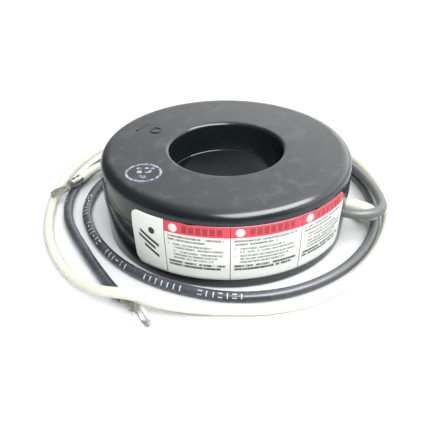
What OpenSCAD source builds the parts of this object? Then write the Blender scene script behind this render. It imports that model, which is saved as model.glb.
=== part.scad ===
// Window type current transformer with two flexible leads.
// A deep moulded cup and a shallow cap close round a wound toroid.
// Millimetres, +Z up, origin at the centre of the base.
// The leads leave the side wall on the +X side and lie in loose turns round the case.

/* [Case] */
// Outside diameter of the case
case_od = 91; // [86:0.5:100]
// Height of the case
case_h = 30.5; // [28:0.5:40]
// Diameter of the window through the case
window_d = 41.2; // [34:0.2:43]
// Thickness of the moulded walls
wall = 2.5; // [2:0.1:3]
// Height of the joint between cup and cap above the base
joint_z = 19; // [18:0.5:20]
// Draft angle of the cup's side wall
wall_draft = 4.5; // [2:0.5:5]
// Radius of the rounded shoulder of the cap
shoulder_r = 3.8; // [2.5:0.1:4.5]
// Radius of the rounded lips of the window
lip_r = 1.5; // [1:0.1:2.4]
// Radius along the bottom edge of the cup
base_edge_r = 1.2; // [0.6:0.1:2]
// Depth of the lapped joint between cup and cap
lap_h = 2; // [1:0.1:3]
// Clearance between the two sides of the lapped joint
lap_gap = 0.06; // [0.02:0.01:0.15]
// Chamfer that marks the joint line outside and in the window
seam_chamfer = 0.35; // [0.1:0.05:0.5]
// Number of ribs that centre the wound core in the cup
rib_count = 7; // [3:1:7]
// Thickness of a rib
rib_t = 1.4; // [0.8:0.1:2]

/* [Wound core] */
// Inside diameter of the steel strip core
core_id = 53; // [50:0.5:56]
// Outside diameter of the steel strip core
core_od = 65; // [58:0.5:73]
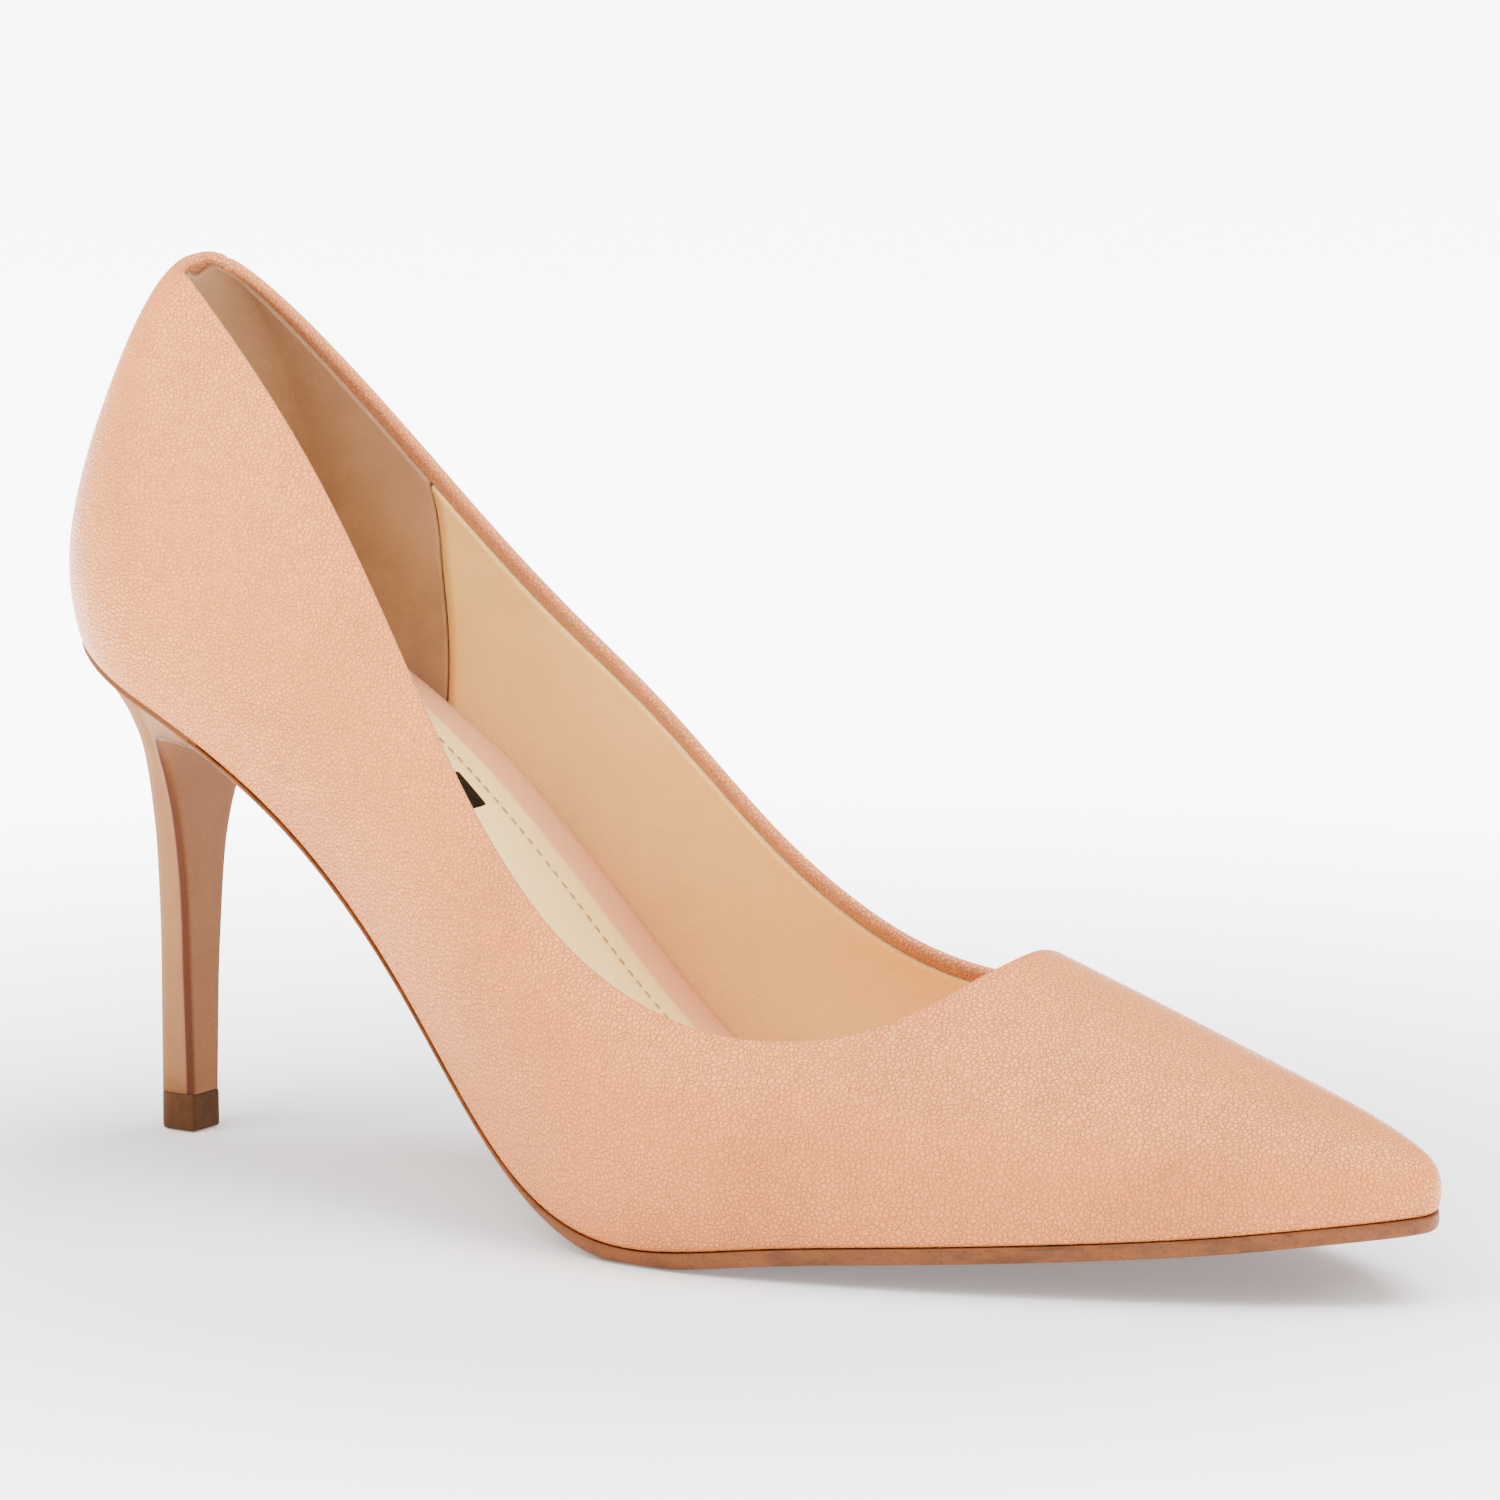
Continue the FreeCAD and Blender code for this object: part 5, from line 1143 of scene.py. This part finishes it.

#### The task
Repeat all of the entries exactly.

#### Task solution
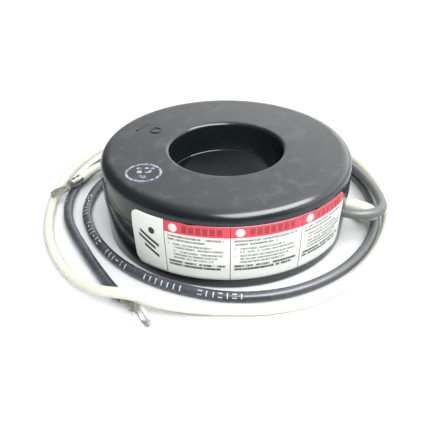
What OpenSCAD source builds the parts of this object? Then write the Blender scene script behind this render. It imports that model, which is saved as model.glb.
=== part.scad ===
// Window type current transformer with two flexible leads.
// A deep moulded cup and a shallow cap close round a wound toroid.
// Millimetres, +Z up, origin at the centre of the base.
// The leads leave the side wall on the +X side and lie in loose turns round the case.

/* [Case] */
// Outside diameter of the case
case_od = 91; // [86:0.5:100]
// Height of the case
case_h = 30.5; // [28:0.5:40]
// Diameter of the window through the case
window_d = 41.2; // [34:0.2:43]
// Thickness of the moulded walls
wall = 2.5; // [2:0.1:3]
// Height of the joint between cup and cap above the base
joint_z = 19; // [18:0.5:20]
// Draft angle of the cup's side wall
wall_draft = 4.5; // [2:0.5:5]
// Radius of the rounded shoulder of the cap
shoulder_r = 3.8; // [2.5:0.1:4.5]
// Radius of the rounded lips of the window
lip_r = 1.5; // [1:0.1:2.4]
// Radius along the bottom edge of the cup
base_edge_r = 1.2; // [0.6:0.1:2]
// Depth of the lapped joint between cup and cap
lap_h = 2; // [1:0.1:3]
// Clearance between the two sides of the lapped joint
lap_gap = 0.06; // [0.02:0.01:0.15]
// Chamfer that marks the joint line outside and in the window
seam_chamfer = 0.35; // [0.1:0.05:0.5]
// Number of ribs that centre the wound core in the cup
rib_count = 7; // [3:1:7]
// Thickness of a rib
rib_t = 1.4; // [0.8:0.1:2]

/* [Wound core] */
// Inside diameter of the steel strip core
core_id = 53; // [50:0.5:56]
// Outside diameter of the steel strip core
core_od = 65; // [58:0.5:73]
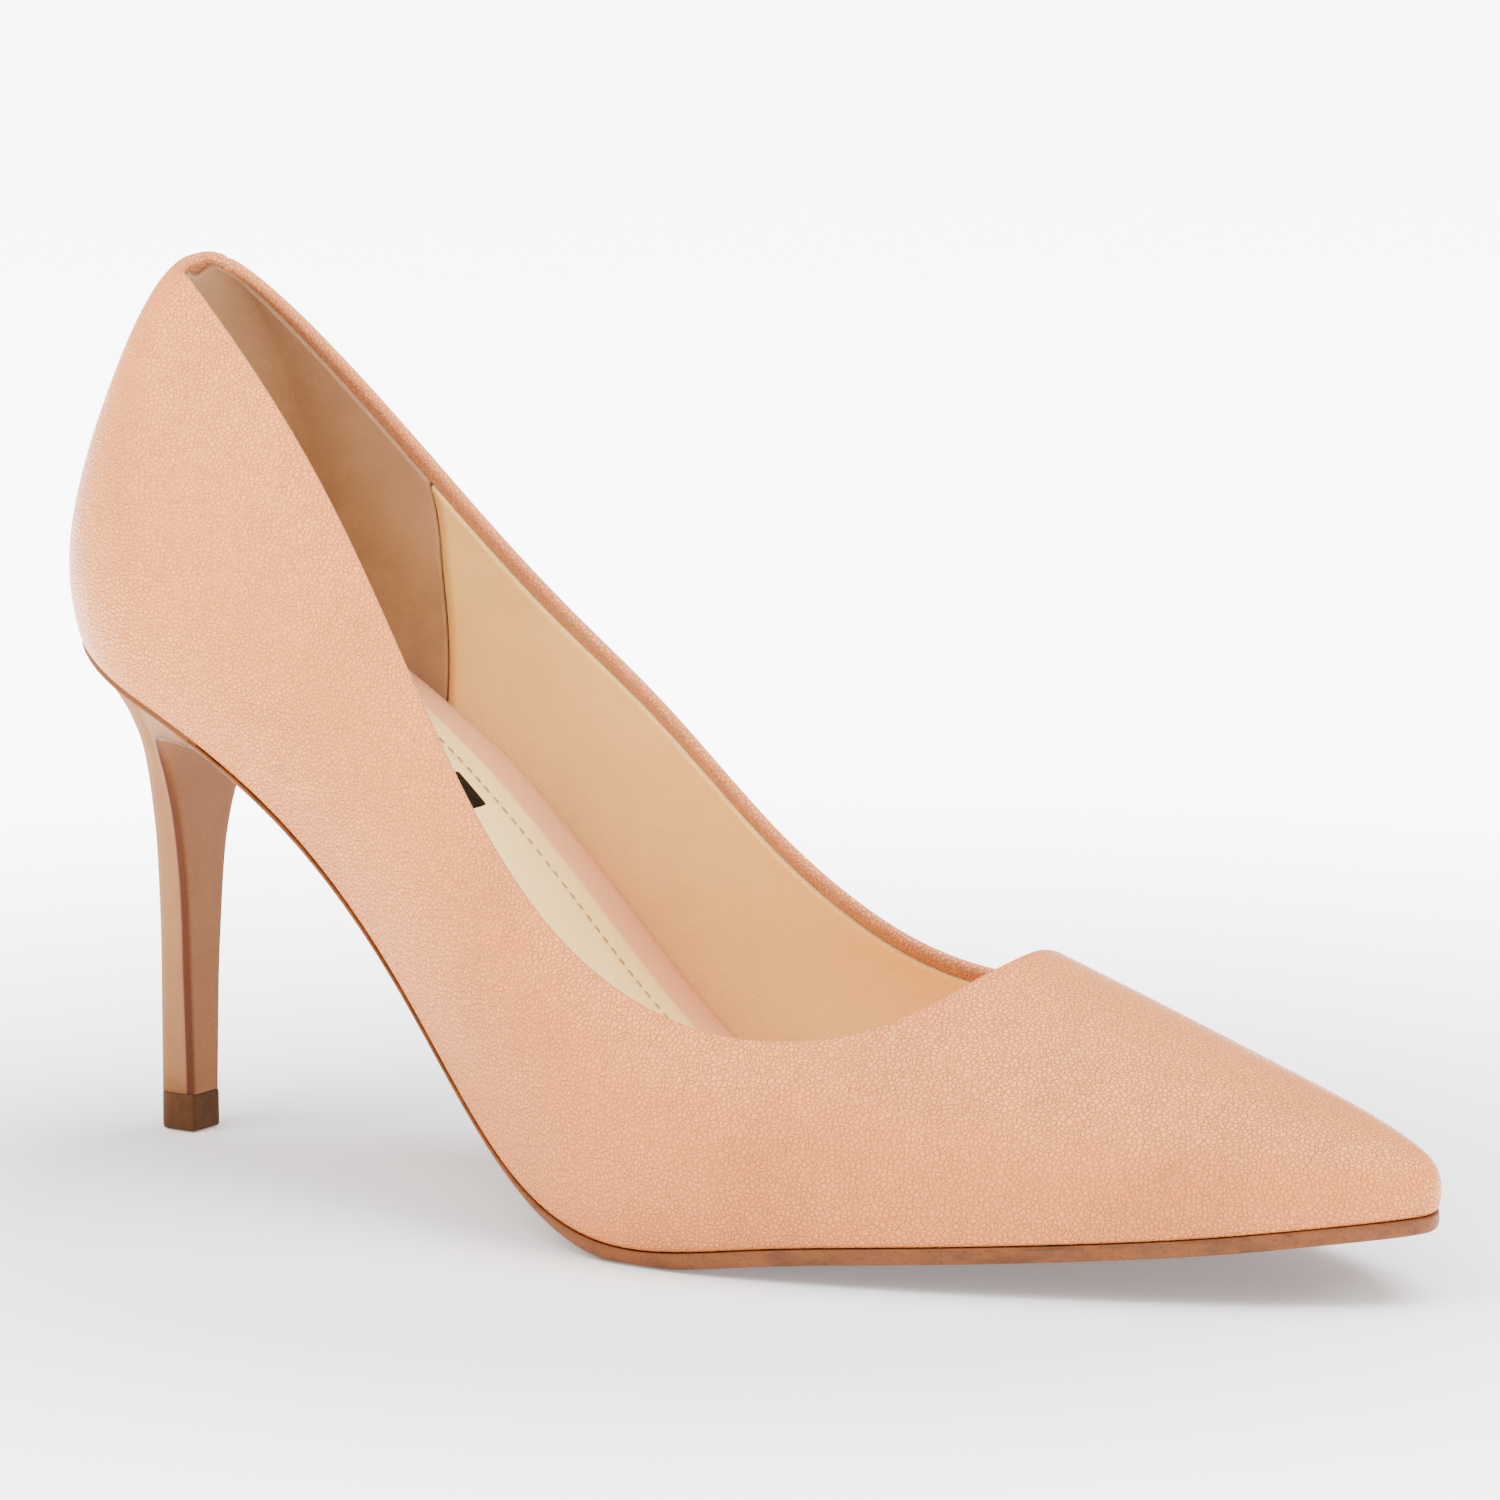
Continue the FreeCAD and Blender code for this object: part 5, from line 1143 of scene.py. This part finishes it.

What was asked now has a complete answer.